Cross-Exchange Trading Reduces Price Impact

The midpoint prices and order book depth vary across different exchanges, providing opportunities for arbitrage and indicating that decentralized trading can reduce the price impact of a single large order.

Around the time the company may sell 32 bitcoins (average transaction price $77,135), we compared the four most liquid bitcoin order books (with a 1% depth around the midpoint price). The Binance-USDT order book leads with approximately 2,900 bitcoins, which is double that of Coinbase. To push the price up by 0.1% to 1% from the midpoint, Binance-USDT needs around 300 bitcoins, while OKEX-USDT only requires 40.
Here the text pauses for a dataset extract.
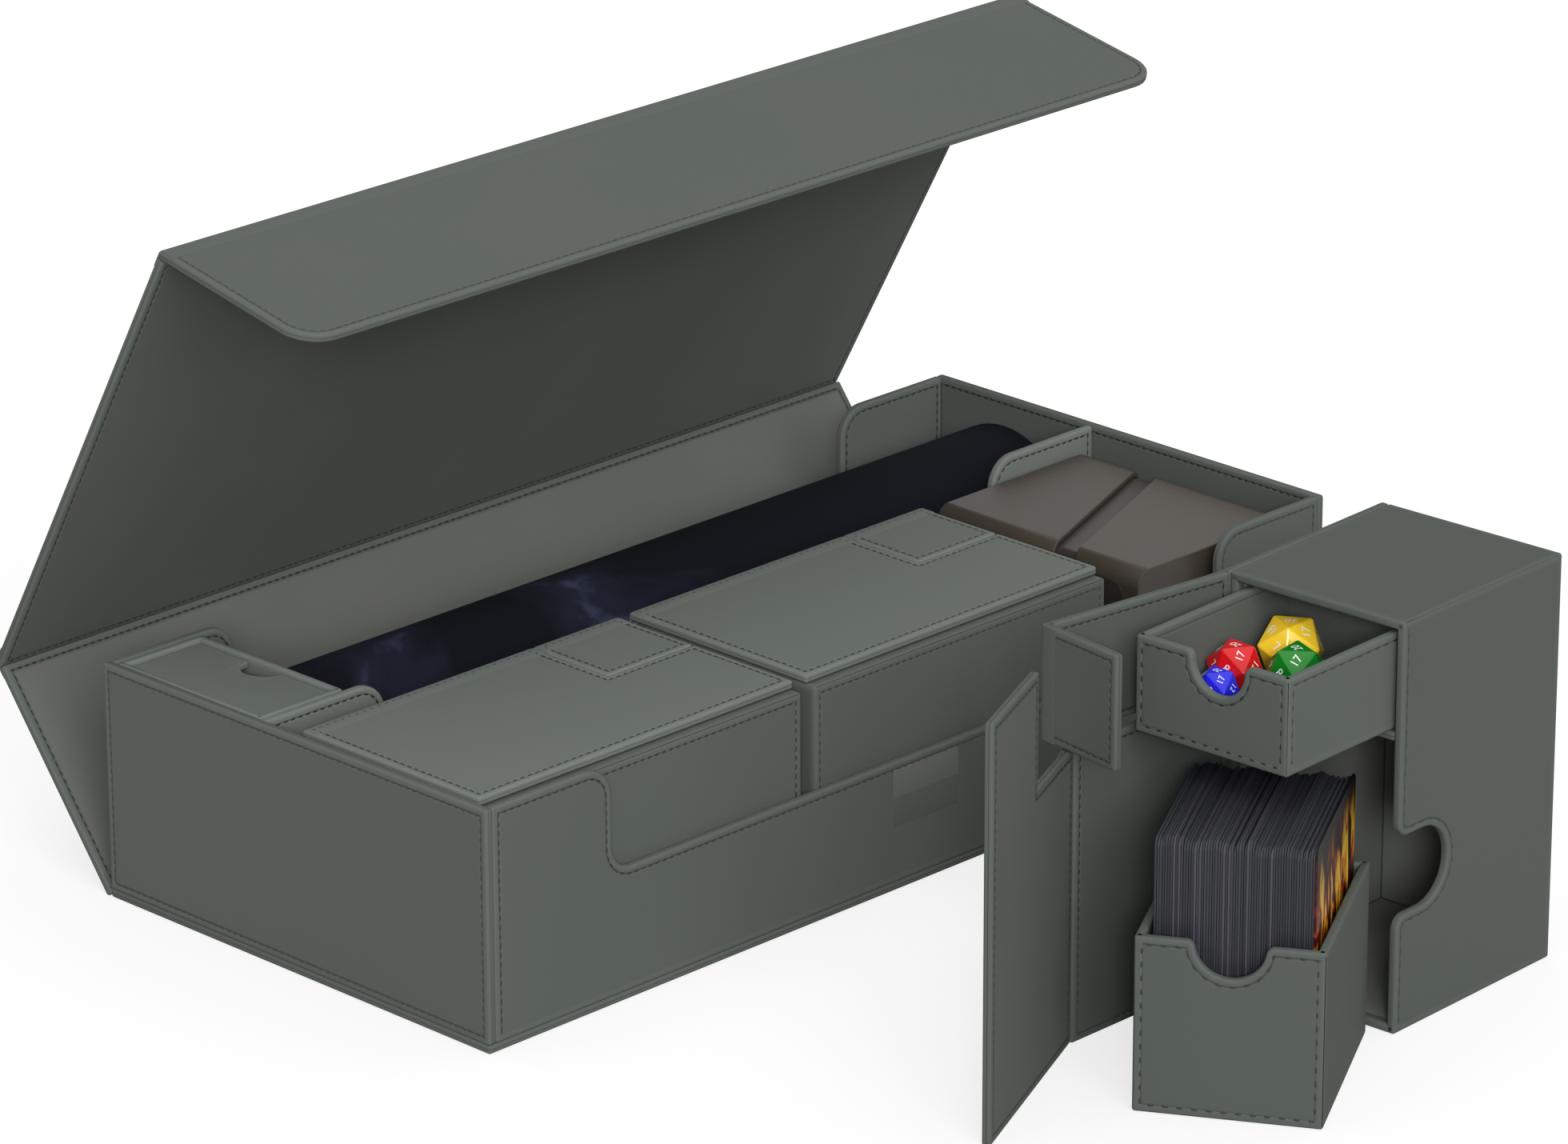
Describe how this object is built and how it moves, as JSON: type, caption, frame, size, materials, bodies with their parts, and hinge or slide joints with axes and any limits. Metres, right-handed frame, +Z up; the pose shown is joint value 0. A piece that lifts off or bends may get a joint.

There are also price differences among exchanges: the USDT quoted market is about $77,188, while the USD and USDC quoted markets are approximately $77,112 and $77,115, respectively. The price of bitcoin itself and the quoted currency both affect the final transaction price. Unifying liquidity across platforms and selecting the order books with the smallest price fluctuations can help achieve better prices for large sales like the recent 3,588 bitcoins.

Conclusion

Strategy's creditor obligations are continuously increasing, and bitcoin sales are becoming one of the regular means to meet these obligations. Just for STRC, the annual dividend cost could reach up to $3 billion. Maximizing the value of bitcoin sales helps to reduce the amount of bitcoins that must be sold to pay dividends.

In the short term, dollar reserves, the bitcoin monetization plan, and more proactive balance sheet management provide ample cushioning for the company. In the long term, developing bitcoin collateral and other financial products surrounding bitcoin holdings can reduce the pressure to sell on a large scale or dilute shareholder equity. Therefore, the sustainability of Strategy's capital structure depends not only on the price performance of bitcoin itself but also on whether the bitcoin-supported financial markets can mature further.